# [Stated exercise]
Repeat the whole listing exactly.

### Dataset section

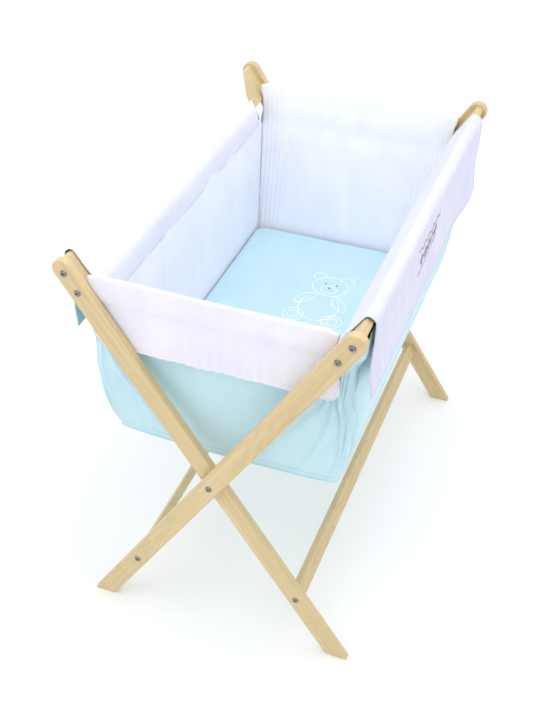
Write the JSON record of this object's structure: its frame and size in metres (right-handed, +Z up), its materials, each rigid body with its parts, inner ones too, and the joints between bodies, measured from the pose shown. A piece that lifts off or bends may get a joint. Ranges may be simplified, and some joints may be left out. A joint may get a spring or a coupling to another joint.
{
  "type": "folding bassinet on a stand",
  "caption": "Cloth baby basket hung between the top rails of two crossed wooden frames that fold on pivot bolts, with a mattress on a base board.",
  "frame": {"origin": "on the floor, at the middle of the stand, under the pivot bolts", "axes": "+Z up, +Y along the basket's length, +X across it towards the right rail; the stand is the same turned half a turn about Z"},
  "size_m": [0.5826, 0.9206, 0.8703],
  "materials": {
    "beech": "clear satin varnish on pale straight-grained wood",
    "dowel_wood": "plain fluted dowel wood, unfinished",
    "hardboard": "smooth hardboard, unfinished",
    "zinc_steel": "zinc-plated steel, slightly dull",
    "nylon": "natural nylon",
    "white_cotton": "fine plain-weave white cotton",
    "blue_cotton": "fine plain-weave pale blue cotton",
    "cyan_cotton": "fine plain-weave light cyan cotton with white stitching",
    "mattress_ticking": "white ticking over foam"
  },
  "bodies": {
    "left_frame": {"near_inner_leg": "beech", "far_outer_leg": "beech", "left_rail": "beech", "right_stretcher": "beech", "left_rail_bolts": "zinc_steel", "right_stretcher_bolts": "zinc_steel", "left_rail_nuts": "zinc_steel", "right_stretcher_nuts": "zinc_steel", "right_stretcher_dowels": "dowel_wood", "pivot_bolts": "zinc_steel", "pivot_washers": "nylon", "pivot_cap_nuts": "zinc_steel", "left_sleeve": "white_cotton", "left_flap": "white_cotton", "left_liner": "white_cotton", "right_liner": "white_cotton", "near_liner": "white_cotton", "far_liner": "white_cotton", "left_outer_panel": "blue_cotton", "right_outer_panel": "blue_cotton", "near_outer_panel": "blue_cotton", "far_outer_panel": "blue_cotton", "near_flap": "white_cotton", "far_flap": "white_cotton", "near_hem": "white_cotton", "far_hem": "white_cotton", "basket_floor": "blue_cotton"},
    "right_frame": {"near_outer_leg": "beech", "far_inner_leg": "beech", "right_rail": "beech", "left_stretcher": "beech", "right_rail_bolts": "zinc_steel", "left_stretcher_bolts": "zinc_steel", "right_rail_nuts": "zinc_steel", "left_stretcher_nuts": "zinc_steel", "left_stretcher_dowels": "dowel_wood", "right_sleeve": "white_cotton"},
    "right_flap": {"right_flap": "white_cotton"},
    "bedding": {"base_board": "hardboard", "mattress": "mattress_ticking", "mattress_cover": "cyan_cotton"}
  },
  "joints": [
    {"name": "fold", "type": "hinge", "parent": "left_frame", "child": "right_frame", "pos_m": [0, 0, 0.4228], "axis": [0, -1, 0], "range_deg": [0, 56], "deforming": ["left_liner", "right_liner", "near_liner", "far_liner", "left_outer_panel", "right_outer_panel", "near_outer_panel", "far_outer_panel", "near_flap", "far_flap", "near_hem", "far_hem", "basket_floor", "mattress", "mattress_cover"]},
    {"name": "right_flap_hang", "type": "hinge", "parent": "right_frame", "child": "right_flap", "pos_m": [0.2851, 0, 0.7802], "axis": [0, -1, 0], "range_deg": [-56, 0]},
    {"name": "bedding_lift", "type": "slide", "parent": "left_frame", "child": "bedding", "axis": [0, 0, 1], "range_m": [0, 0.5]}
  ],
  "couplings": [
    {"joint": "right_flap_hang", "follows": "fold", "ratio": -1}
  ]
}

######

# [Written reply]
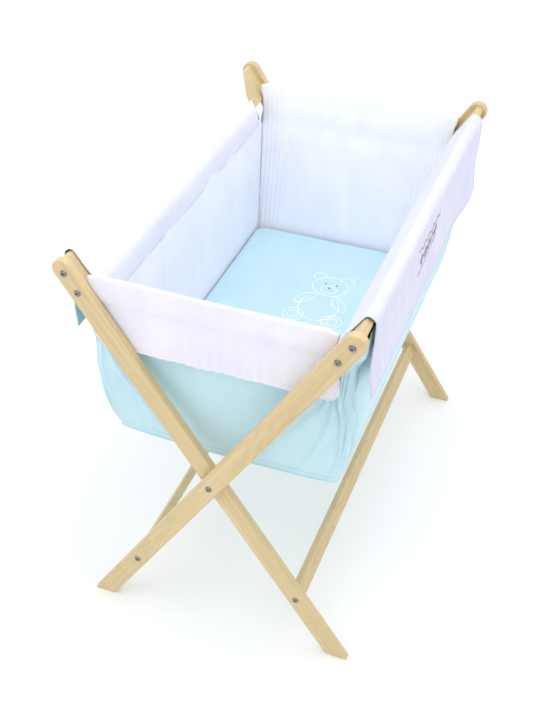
Write the JSON record of this object's structure: its frame and size in metres (right-handed, +Z up), its materials, each rigid body with its parts, inner ones too, and the joints between bodies, measured from the pose shown. A piece that lifts off or bends may get a joint. Ranges may be simplified, and some joints may be left out. A joint may get a spring or a coupling to another joint.
{
  "type": "folding bassinet on a stand",
  "caption": "Cloth baby basket hung between the top rails of two crossed wooden frames that fold on pivot bolts, with a mattress on a base board.",
  "frame": {"origin": "on the floor, at the middle of the stand, under the pivot bolts", "axes": "+Z up, +Y along the basket's length, +X across it towards the right rail; the stand is the same turned half a turn about Z"},
  "size_m": [0.5826, 0.9206, 0.8703],
  "materials": {
    "beech": "clear satin varnish on pale straight-grained wood",
    "dowel_wood": "plain fluted dowel wood, unfinished",
    "hardboard": "smooth hardboard, unfinished",
    "zinc_steel": "zinc-plated steel, slightly dull",
    "nylon": "natural nylon",
    "white_cotton": "fine plain-weave white cotton",
    "blue_cotton": "fine plain-weave pale blue cotton",
    "cyan_cotton": "fine plain-weave light cyan cotton with white stitching",
    "mattress_ticking": "white ticking over foam"
  },
  "bodies": {
    "left_frame": {"near_inner_leg": "beech", "far_outer_leg": "beech", "left_rail": "beech", "right_stretcher": "beech", "left_rail_bolts": "zinc_steel", "right_stretcher_bolts": "zinc_steel", "left_rail_nuts": "zinc_steel", "right_stretcher_nuts": "zinc_steel", "right_stretcher_dowels": "dowel_wood", "pivot_bolts": "zinc_steel", "pivot_washers": "nylon", "pivot_cap_nuts": "zinc_steel", "left_sleeve": "white_cotton", "left_flap": "white_cotton", "left_liner": "white_cotton", "right_liner": "white_cotton", "near_liner": "white_cotton", "far_liner": "white_cotton", "left_outer_panel": "blue_cotton", "right_outer_panel": "blue_cotton", "near_outer_panel": "blue_cotton", "far_outer_panel": "blue_cotton", "near_flap": "white_cotton", "far_flap": "white_cotton", "near_hem": "white_cotton", "far_hem": "white_cotton", "basket_floor": "blue_cotton"},
    "right_frame": {"near_outer_leg": "beech", "far_inner_leg": "beech", "right_rail": "beech", "left_stretcher": "beech", "right_rail_bolts": "zinc_steel", "left_stretcher_bolts": "zinc_steel", "right_rail_nuts": "zinc_steel", "left_stretcher_nuts": "zinc_steel", "left_stretcher_dowels": "dowel_wood", "right_sleeve": "white_cotton"},
    "right_flap": {"right_flap": "white_cotton"},
    "bedding": {"base_board": "hardboard", "mattress": "mattress_ticking", "mattress_cover": "cyan_cotton"}
  },
  "joints": [
    {"name": "fold", "type": "hinge", "parent": "left_frame", "child": "right_frame", "pos_m": [0, 0, 0.4228], "axis": [0, -1, 0], "range_deg": [0, 56], "deforming": ["left_liner", "right_liner", "near_liner", "far_liner", "left_outer_panel", "right_outer_panel", "near_outer_panel", "far_outer_panel", "near_flap", "far_flap", "near_hem", "far_hem", "basket_floor", "mattress", "mattress_cover"]},
    {"name": "right_flap_hang", "type": "hinge", "parent": "right_frame", "child": "right_flap", "pos_m": [0.2851, 0, 0.7802], "axis": [0, -1, 0], "range_deg": [-56, 0]},
    {"name": "bedding_lift", "type": "slide", "parent": "left_frame", "child": "bedding", "axis": [0, 0, 1], "range_m": [0, 0.5]}
  ],
  "couplings": [
    {"joint": "right_flap_hang", "follows": "fold", "ratio": -1}
  ]
}